• _Source excerpt_
(begin)
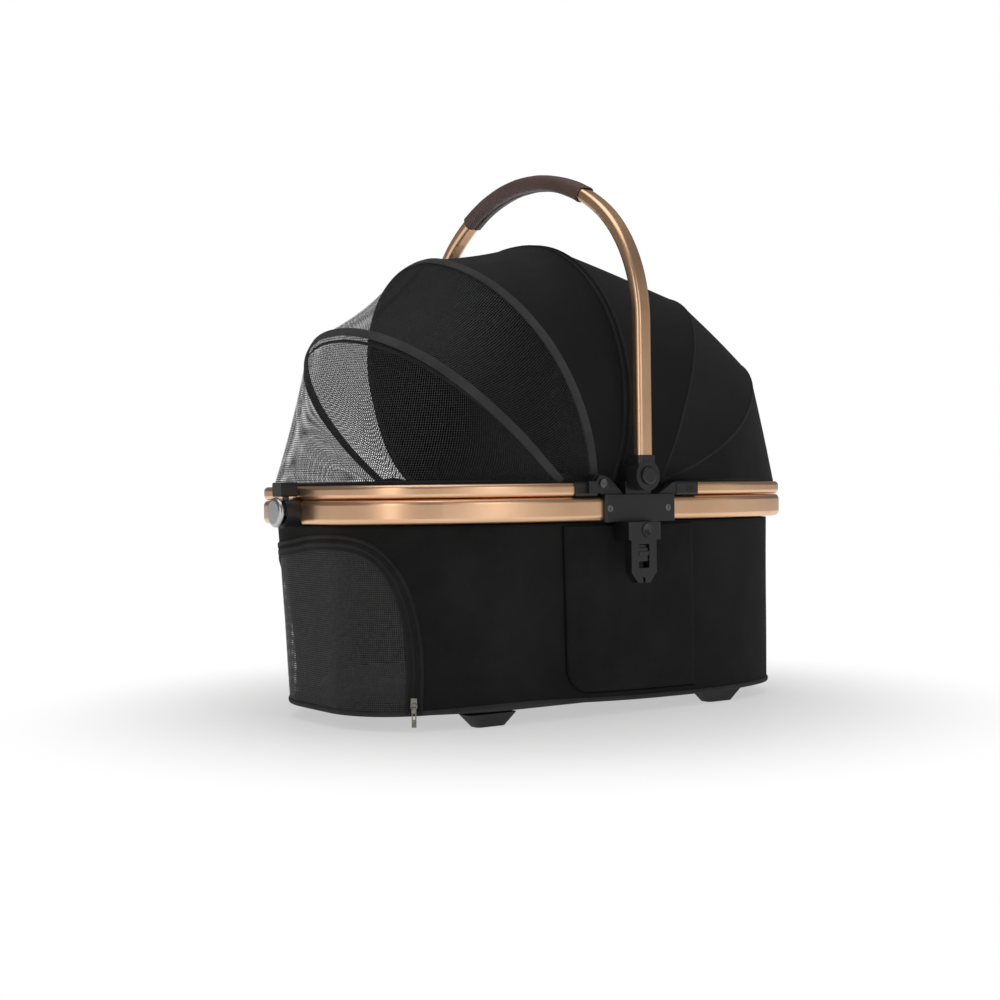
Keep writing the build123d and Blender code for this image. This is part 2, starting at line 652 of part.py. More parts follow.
def canopy_parts():
    """Fabric layers and the flat bows, all cut from nested domes."""
    rear_skin = dome(REAR_LAYER) - dome(REAR_LAYER + FABRIC_T)
    edge_skin = dome(REAR_LAYER) - dome(REAR_LAYER + BOW_T)
    inner_skin = dome(REAR_LAYER + FABRIC_T + 0.05) - dome(REAR_LAYER + FABRIC_T + BOW_T)
    upper_skin = dome(UPPER_LAYER) - dome(UPPER_LAYER + FABRIC_T)
    front_skin = dome(UPPER_LAYER) - dome(UPPER_LAYER + BOW_T)
    lower_skin = dome(LOWER_LAYER) - dome(LOWER_LAYER + FABRIC_T)
    half = BOW_W / 2
    rear_zone = side_prism(
        [lean_line("edge_bow", -half)[0], lean_line("edge_bow", -half)[1], (BIG, BIG), (BIG, 0)],
        -BIG / 2, BIG / 2)
    lower_zone = side_prism(
        [(-BIG, CANOPY_Z), (-BIG, 900), lean_line("front_bow", half)[1],
         lean_line("front_bow", half)[0]], -BIG / 2, BIG / 2)
    above = block(-BIG, BIG, -BIG, BIG, CANOPY_Z, BIG)
    above_pin = block(-BIG, BIG, -BIG, BIG, EAR_Z, BIG)
    clear = rod_y(EAR_X, EAR_Z, 58.0, -BIG / 2, BIG / 2)
    rear_clear = rod_y(EAR_X, EAR_Z, 12.0, -BIG / 2, BIG / 2)
    parts = {
        "canopy_rear": rear_skin & rear_zone & above,
        "canopy_edge_bow": edge_skin & between(("edge_bow", half), ("edge_bow", -half)) & above_pin,
        "mesh_upper": (upper_skin & between(("front_bow", -half), ("edge_bow", half))) - clear,
        "canopy_front_bow": front_skin & between(("front_bow", half), ("front_bow", -half)),
        "mesh_lower": (lower_skin & lower_zone) - clear,
    }
    parts["canopy_front_bow"] -= rod_y(*RIVET, RIVET_R + FIT, -BIG / 2, BIG / 2)
    parts["canopy_rear"] -= rear_clear
    parts["canopy_edge_bow"] -= rear_clear
    for name in ("top_bow", "shoulder_bow", "rear_bow"):
        band = inner_skin & between((name, half - 1), (name, -half + 1)) & above_pin
        parts[f"canopy_{name}"] = band
    return parts


def bow_arm():
    """Link from the hinge pin to the foot of the front bow, left side."""
    inner = HALF_WIDTH - CANOPY_INSET - UPPER_LAYER - BOW_T - ARM_GAP
    arm = side_prism(
        [(EAR_X, EAR_Z - 5), (EAR_X, EAR_Z + 5), (-84, CANOPY_BASE + 10), (-100, CANOPY_BASE + 8),
         (-100, CANOPY_BASE - 2)],
        -inner, -inner + ARM_T)
    arm += rod_y(EAR_X, EAR_Z, 6.0, -inner, -inner + ARM_T)
    arm += rod_y(*RIVET, RIVET_R, -inner - BOW_T - ARM_GAP, -inner)
    return arm - rod_y(EAR_X, EAR_Z, PIN_R + FIT, -BIG, 0)


# ---------------------------------------------------------------- everything, written out
def main():
    os.makedirs("parts", exist_ok=True)
    tubes = frame_tubes()
    save("frame_front_tube", tubes["lower", "front"])
    save("frame_rear_tube", tubes["lower", "rear"])
    save("lid_tube", tubes["upper", "front"])
    save("rear_top_tube", tubes["upper", "rear"])

    for node, shape in (
        ("connector", connector()), ("lid_fitting", lid_fitting()),
        ("rear_fitting", rear_fitting()), ("hub_base", hub_base()),
        ("hub_collar", hub_collar()), ("hub_button", hub_button()),
        ("adapter_bracket", adapter_bracket()), ("adapter_button", adapter_button()),
        ("adapter_catch", adapter_catch()), ("front_bow_arm", bow_arm()),
        ("side_pocket", pocket()),
    ):
        save(f"{node}_left", shape)
        save(f"{node}_right", other_side(shape))

    for node, shape in (
        ("lid_hinge_pins", hinge_pin()), ("handle_pivot_pins", hub_pin()),
        ("connector_screws", screw(SCREW_X[0], SCREW_Z, CONNECTOR_Y, 19)
            + screw(SCREW_X[1], SCREW_Z, CONNECTOR_Y, 19)),
        ("hub_springs", spring_y(0, HUB_Z, 5.6, 0.9, 4, -218.0, -211.6)),
        ("adapter_springs", spring_y(*ADAPTER_BUTTON, 3.5, 0.7, 4, -212.0, -205.4)),
    ):
        save(node, shape + other_side(shape))

    hollow = handle_sweep(
        HANDLE_W - 2 * HANDLE_WALL, HANDLE_T - 2 * HANDLE_WALL, HANDLE_ROUND - HANDLE_WALL)
    save("handle_tube", handle_solid() - hollow)
    save("handle_grip", grip())

    save("latch_housing", latch_housing())
    save("latch_knob", latch_knob())
    save("latch_tongue", latch_tongue())

    fabric, door, tape = basket_parts()
    save("basket_fabric", fabric)
    save("mesh_door", door)
    save("door_zip_tape", tape)
    save("base_piping", piping())
    save("base_board", basket_solid(BODY_WALL + 1.0, BASE_Z + 2.6, BOARD_Z + 4.0))
    save("cushion", cushion())
    slider, pull = zip_pieces()
    save("zip_slider", slider)
    save("zip_pull", pull)
    feet = {"front": FOOT_X[0], "rear": FOOT_X[1]}
    for end, x in feet.items():
        save(f"foot_{end}_left", foot(x, -FOOT_Y))
        save(f"foot_{end}_right", foot(x, FOOT_Y))

    for node, shape in canopy_parts().items():
        save(node, shape)


main()
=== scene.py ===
from math import atan2, cos, pi, radians, sin

import bmesh
import bpy
import numpy as np
from mathutils import Matrix, Vector, noise


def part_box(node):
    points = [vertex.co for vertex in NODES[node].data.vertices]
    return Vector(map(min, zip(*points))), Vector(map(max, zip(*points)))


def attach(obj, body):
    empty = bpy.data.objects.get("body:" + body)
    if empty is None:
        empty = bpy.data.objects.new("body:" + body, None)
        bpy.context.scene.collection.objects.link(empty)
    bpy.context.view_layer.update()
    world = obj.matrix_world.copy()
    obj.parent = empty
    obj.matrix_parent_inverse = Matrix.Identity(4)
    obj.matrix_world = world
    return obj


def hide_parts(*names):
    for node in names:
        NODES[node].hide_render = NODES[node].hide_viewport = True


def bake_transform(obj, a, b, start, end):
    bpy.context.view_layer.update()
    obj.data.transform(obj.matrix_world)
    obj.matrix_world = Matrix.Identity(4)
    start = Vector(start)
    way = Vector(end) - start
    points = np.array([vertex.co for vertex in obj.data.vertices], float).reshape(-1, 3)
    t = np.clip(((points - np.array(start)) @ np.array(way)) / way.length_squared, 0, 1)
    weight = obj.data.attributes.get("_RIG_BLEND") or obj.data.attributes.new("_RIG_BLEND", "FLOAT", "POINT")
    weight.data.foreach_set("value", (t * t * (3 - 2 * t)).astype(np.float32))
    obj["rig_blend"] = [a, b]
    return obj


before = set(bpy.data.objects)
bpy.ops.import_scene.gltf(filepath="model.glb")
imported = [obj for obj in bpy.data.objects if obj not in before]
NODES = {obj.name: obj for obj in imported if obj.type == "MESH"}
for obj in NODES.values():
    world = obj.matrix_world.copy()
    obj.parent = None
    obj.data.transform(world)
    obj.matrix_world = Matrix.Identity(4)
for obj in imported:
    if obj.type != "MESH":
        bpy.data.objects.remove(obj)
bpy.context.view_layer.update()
MM = 0.001


# ---------------------------------------------------------------- places taken from the frame
def low(node, axis):
    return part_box(node)[0][axis]


def high(node, axis):
    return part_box(node)[1][axis]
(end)
Write down every line of the data above that includes the string "before".

• _Answer to this problem_
before = set(bpy.data.objects)
imported = [obj for obj in bpy.data.objects if obj not in before]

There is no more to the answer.